The Arab Iraqi opposition in particular has failed to create parties or institutions along modern lines. Most of the groups are small cliques of individuals with shared interest, who rely on ad hoc arrangements and improvisation. There are no parties with a recognizable structure, a base of popular support, a declared political agenda, and an accountable governing body. With the single, long-standing exception of the Iraqi Communist Party, the opposition has also failed to build political organizations that cross ethnic lines.


It would be premature to require such political sophistication if it were not for the fact that the opposition has been active for at least 20 years - and has been basking in international recognition and support for 12 years.


The major problem faced by the Iraqi opposition is that Iraqi political consciousness has changed dramatically in the past decade. Interpreting Iraq through nationalist, ethnic and religious prisms is no longer acceptable to most Iraqis. Secretive and exclusionary politics that do not rest on a constituent mandate are also an anachronism, particularly to Iraqis outside Iraq, at a time when democracy and participation are the common coin of all politics.
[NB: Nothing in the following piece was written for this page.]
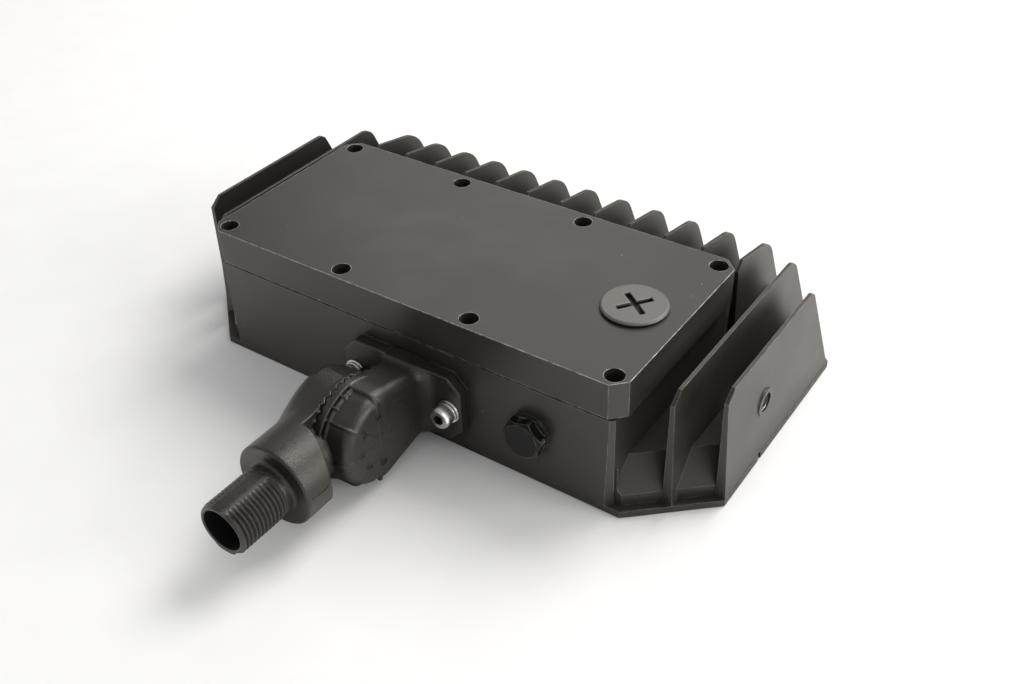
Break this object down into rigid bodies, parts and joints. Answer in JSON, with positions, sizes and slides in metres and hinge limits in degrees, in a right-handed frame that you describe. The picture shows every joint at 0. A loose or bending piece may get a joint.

Hence the overwhelming majority of Iraqis outside Iraq classify themselves as independents, resisting association with the political groups.


The Gulf war of 1991 was a watershed for Iraqis, both inside Iraq and in the Diaspora. In order to become politically engaged, they will need to see a new type of politics when Saddam Hussein's regime ends. For most Iraqis now, politics is intensely local: Iraq is a finite and complete entity, and its interests alone should be considered. Iraqi Arabs in particular have replaced nationalism with patriotism, and have adopted an attitude of "Iraq first, Iraq only".


Rend Rahim Francke is executive director of the Washington-based Iraq Foundation.